Instruction:
Transcribe only the lines of the listing below from the one holding "bore = GAUGE_AXLE_R + PIN_FIT" through the one holding "before = set(bpy.data.objects)", inclusive, without any change.
◇ ◇ ◇ ◇ ◇ ◇ ◇
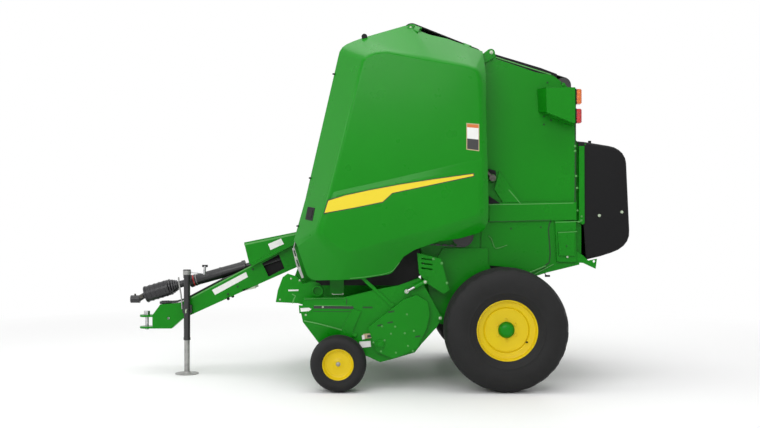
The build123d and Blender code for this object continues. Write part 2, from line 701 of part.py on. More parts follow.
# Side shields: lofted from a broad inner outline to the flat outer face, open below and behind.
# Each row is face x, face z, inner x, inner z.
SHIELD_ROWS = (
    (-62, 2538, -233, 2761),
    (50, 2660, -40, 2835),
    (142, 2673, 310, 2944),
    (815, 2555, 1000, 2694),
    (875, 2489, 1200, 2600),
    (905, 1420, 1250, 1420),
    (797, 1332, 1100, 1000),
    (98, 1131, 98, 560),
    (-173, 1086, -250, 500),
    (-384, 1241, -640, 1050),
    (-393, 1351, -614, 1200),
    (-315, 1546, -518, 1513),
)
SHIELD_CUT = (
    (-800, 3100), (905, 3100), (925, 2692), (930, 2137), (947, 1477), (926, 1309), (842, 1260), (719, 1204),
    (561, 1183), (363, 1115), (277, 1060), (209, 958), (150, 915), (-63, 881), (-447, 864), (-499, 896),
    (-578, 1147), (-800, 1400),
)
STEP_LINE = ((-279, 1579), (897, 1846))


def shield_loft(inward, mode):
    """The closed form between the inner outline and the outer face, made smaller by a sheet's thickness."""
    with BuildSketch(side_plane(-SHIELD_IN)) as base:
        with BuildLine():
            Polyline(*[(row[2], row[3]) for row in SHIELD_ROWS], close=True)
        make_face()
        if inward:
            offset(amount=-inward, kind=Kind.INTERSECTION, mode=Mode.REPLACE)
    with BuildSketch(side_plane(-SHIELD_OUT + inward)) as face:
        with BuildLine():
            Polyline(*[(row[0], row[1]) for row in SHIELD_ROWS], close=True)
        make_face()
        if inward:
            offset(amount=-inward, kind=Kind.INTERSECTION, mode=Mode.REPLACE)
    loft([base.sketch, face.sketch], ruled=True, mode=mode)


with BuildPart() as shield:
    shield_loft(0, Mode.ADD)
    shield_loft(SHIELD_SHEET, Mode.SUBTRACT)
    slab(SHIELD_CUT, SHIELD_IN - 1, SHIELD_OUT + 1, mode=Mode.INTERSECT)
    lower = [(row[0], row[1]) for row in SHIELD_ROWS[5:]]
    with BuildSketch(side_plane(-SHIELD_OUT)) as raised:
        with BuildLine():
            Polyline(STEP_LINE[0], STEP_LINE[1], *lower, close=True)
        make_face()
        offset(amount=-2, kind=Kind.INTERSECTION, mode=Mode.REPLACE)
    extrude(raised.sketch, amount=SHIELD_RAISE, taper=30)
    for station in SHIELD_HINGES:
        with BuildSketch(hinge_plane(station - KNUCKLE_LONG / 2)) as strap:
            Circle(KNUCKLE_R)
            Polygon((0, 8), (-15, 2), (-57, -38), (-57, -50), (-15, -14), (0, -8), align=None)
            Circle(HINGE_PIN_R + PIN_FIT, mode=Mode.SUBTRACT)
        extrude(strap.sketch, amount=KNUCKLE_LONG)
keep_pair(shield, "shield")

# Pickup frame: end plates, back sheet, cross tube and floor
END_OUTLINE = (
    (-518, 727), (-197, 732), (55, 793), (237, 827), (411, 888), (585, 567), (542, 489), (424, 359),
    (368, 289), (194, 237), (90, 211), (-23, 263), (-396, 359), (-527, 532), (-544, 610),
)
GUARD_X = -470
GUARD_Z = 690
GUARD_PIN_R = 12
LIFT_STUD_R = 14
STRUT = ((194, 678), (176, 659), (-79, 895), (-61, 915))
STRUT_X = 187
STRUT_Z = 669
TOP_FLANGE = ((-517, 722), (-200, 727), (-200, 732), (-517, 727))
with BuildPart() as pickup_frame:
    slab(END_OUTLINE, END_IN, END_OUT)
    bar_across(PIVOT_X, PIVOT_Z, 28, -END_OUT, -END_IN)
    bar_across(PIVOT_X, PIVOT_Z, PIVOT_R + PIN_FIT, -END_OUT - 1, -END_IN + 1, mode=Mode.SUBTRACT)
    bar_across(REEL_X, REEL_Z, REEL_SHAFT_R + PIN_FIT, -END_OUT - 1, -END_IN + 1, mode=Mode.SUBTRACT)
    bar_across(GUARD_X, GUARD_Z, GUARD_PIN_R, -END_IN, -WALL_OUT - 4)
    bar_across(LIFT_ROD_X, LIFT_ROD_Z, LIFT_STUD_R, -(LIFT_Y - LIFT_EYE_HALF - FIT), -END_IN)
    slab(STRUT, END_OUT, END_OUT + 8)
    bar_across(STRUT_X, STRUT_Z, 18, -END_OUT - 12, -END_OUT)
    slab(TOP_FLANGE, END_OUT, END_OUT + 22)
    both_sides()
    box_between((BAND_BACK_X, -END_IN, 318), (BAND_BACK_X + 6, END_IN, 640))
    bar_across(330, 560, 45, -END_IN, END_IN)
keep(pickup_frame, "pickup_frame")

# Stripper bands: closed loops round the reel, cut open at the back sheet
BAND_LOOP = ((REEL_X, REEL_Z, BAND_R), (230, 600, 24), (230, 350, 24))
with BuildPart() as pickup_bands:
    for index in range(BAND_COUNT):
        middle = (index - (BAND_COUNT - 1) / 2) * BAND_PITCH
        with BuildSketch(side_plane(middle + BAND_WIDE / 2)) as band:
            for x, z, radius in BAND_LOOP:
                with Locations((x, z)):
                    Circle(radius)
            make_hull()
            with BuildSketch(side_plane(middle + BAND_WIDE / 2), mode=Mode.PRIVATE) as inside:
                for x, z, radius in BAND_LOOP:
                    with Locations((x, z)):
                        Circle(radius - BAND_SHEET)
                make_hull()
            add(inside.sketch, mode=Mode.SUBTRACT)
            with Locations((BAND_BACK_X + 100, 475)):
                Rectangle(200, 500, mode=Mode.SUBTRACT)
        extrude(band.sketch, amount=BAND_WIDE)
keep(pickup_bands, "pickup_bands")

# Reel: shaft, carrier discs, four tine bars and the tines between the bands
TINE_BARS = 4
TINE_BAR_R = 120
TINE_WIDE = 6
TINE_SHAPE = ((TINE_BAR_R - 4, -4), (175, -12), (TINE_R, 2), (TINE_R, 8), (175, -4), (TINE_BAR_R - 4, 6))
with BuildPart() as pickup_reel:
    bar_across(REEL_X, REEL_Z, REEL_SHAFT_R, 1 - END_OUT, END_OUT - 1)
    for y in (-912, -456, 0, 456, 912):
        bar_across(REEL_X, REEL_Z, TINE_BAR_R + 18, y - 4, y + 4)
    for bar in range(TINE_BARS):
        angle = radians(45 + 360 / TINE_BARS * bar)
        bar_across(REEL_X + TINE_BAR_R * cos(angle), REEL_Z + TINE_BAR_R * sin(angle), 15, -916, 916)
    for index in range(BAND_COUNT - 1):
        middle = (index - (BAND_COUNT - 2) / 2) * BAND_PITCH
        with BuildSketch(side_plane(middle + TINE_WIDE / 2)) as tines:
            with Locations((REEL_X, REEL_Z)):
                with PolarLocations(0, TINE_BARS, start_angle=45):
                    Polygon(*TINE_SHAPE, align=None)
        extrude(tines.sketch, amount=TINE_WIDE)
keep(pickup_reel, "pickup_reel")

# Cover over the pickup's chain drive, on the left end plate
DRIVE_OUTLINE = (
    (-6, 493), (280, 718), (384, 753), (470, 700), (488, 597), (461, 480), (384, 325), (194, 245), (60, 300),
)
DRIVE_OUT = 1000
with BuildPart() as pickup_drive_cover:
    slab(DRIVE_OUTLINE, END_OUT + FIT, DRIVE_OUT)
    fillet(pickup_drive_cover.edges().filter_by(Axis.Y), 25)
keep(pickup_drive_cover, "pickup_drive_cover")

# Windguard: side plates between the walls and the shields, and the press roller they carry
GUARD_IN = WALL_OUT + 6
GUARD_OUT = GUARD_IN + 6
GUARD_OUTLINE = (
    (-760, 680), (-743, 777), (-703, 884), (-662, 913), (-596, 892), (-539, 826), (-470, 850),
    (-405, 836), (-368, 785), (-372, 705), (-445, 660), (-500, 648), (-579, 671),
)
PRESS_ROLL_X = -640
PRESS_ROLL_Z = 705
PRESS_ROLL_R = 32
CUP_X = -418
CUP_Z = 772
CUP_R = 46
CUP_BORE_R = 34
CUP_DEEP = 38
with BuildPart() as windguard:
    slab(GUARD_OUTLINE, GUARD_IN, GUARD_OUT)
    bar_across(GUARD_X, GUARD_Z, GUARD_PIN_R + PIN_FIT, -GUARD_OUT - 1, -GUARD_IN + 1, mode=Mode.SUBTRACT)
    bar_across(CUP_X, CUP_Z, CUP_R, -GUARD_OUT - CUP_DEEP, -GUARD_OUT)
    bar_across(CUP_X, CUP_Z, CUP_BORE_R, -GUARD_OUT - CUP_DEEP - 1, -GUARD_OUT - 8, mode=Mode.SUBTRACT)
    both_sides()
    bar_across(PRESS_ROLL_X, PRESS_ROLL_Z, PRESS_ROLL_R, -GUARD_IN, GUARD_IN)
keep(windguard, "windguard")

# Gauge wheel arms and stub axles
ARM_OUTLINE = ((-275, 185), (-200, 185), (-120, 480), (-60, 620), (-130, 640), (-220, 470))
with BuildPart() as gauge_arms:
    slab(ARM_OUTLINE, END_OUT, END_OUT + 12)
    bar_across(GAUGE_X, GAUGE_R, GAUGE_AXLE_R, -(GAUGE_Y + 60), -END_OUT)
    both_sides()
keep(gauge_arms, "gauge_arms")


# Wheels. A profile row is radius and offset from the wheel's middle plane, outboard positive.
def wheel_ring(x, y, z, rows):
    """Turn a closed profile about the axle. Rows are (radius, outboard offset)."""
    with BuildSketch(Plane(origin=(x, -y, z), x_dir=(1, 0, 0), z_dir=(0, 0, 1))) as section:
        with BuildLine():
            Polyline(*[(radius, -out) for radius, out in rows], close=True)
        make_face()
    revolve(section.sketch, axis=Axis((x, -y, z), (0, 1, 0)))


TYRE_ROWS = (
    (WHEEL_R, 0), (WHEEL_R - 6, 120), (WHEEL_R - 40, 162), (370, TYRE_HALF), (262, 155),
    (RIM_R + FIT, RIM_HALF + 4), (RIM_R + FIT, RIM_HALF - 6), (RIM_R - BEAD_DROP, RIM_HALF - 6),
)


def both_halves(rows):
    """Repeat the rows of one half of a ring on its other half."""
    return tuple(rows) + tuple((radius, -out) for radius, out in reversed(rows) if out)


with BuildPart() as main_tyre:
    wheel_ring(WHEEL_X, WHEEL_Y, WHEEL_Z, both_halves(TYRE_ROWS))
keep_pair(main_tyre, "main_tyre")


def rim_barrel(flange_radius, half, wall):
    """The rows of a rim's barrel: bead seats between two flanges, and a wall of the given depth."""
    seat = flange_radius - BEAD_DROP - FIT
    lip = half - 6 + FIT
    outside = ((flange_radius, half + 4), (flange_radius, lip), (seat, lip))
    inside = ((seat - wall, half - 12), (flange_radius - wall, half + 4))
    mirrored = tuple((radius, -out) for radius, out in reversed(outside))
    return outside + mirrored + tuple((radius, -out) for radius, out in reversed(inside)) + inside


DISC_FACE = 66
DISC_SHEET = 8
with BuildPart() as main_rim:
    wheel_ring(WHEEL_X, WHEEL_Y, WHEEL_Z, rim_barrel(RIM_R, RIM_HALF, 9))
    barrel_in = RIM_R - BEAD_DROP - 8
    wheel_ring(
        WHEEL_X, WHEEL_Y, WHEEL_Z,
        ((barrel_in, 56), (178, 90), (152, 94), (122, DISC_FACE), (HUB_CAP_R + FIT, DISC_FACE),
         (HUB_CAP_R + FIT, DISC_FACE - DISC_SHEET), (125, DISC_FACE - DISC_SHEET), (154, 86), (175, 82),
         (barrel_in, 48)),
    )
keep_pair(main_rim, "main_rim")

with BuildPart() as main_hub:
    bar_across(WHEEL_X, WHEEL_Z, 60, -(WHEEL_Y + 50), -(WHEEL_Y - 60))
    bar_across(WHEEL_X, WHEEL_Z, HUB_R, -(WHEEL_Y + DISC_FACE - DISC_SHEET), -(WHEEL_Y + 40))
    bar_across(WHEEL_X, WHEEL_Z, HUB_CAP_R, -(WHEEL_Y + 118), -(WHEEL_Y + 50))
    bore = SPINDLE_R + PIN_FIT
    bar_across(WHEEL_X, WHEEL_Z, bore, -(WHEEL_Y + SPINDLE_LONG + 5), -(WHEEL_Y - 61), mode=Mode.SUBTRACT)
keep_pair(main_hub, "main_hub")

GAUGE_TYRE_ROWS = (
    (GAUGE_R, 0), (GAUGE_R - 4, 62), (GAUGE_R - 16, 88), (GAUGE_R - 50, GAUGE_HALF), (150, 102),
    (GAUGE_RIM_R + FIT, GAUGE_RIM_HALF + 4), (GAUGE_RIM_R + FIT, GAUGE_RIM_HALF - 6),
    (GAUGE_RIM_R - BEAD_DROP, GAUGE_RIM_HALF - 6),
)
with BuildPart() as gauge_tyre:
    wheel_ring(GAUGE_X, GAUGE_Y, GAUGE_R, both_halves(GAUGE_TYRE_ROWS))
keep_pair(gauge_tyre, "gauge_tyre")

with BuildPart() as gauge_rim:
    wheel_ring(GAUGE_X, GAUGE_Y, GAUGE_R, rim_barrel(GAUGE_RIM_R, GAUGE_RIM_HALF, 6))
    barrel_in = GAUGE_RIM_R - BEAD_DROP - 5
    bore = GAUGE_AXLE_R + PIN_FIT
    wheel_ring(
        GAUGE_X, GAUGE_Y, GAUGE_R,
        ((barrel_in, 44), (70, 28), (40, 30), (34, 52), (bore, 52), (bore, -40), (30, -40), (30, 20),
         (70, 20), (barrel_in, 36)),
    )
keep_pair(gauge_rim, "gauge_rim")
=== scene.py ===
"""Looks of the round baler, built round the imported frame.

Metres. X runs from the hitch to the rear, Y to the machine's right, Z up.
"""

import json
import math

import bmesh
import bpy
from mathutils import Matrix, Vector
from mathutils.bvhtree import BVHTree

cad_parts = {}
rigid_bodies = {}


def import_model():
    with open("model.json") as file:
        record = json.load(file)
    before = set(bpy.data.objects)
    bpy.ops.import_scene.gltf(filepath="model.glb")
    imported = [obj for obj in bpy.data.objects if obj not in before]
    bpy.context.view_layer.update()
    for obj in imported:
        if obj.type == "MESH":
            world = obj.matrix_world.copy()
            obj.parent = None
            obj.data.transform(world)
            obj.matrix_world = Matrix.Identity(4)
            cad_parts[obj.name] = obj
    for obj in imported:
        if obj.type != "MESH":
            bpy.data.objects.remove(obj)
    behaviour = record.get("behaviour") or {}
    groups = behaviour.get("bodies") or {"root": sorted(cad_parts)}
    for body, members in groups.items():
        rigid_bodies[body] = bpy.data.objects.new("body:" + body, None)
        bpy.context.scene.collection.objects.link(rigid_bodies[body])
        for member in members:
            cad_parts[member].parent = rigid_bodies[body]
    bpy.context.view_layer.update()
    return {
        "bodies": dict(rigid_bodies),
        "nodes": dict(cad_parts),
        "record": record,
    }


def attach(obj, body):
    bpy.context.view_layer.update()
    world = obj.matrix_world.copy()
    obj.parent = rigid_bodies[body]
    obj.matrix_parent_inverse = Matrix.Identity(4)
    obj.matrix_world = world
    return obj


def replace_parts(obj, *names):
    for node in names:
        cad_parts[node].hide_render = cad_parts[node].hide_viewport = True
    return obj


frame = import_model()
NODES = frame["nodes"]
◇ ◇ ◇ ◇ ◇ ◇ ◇
Full answer:
    bore = GAUGE_AXLE_R + PIN_FIT
    wheel_ring(
        GAUGE_X, GAUGE_Y, GAUGE_R,
        ((barrel_in, 44), (70, 28), (40, 30), (34, 52), (bore, 52), (bore, -40), (30, -40), (30, 20),
         (70, 20), (barrel_in, 36)),
    )
keep_pair(gauge_rim, "gauge_rim")
=== scene.py ===
"""Looks of the round baler, built round the imported frame.

Metres. X runs from the hitch to the rear, Y to the machine's right, Z up.
"""

import json
import math

import bmesh
import bpy
from mathutils import Matrix, Vector
from mathutils.bvhtree import BVHTree

cad_parts = {}
rigid_bodies = {}


def import_model():
    with open("model.json") as file:
        record = json.load(file)
    before = set(bpy.data.objects)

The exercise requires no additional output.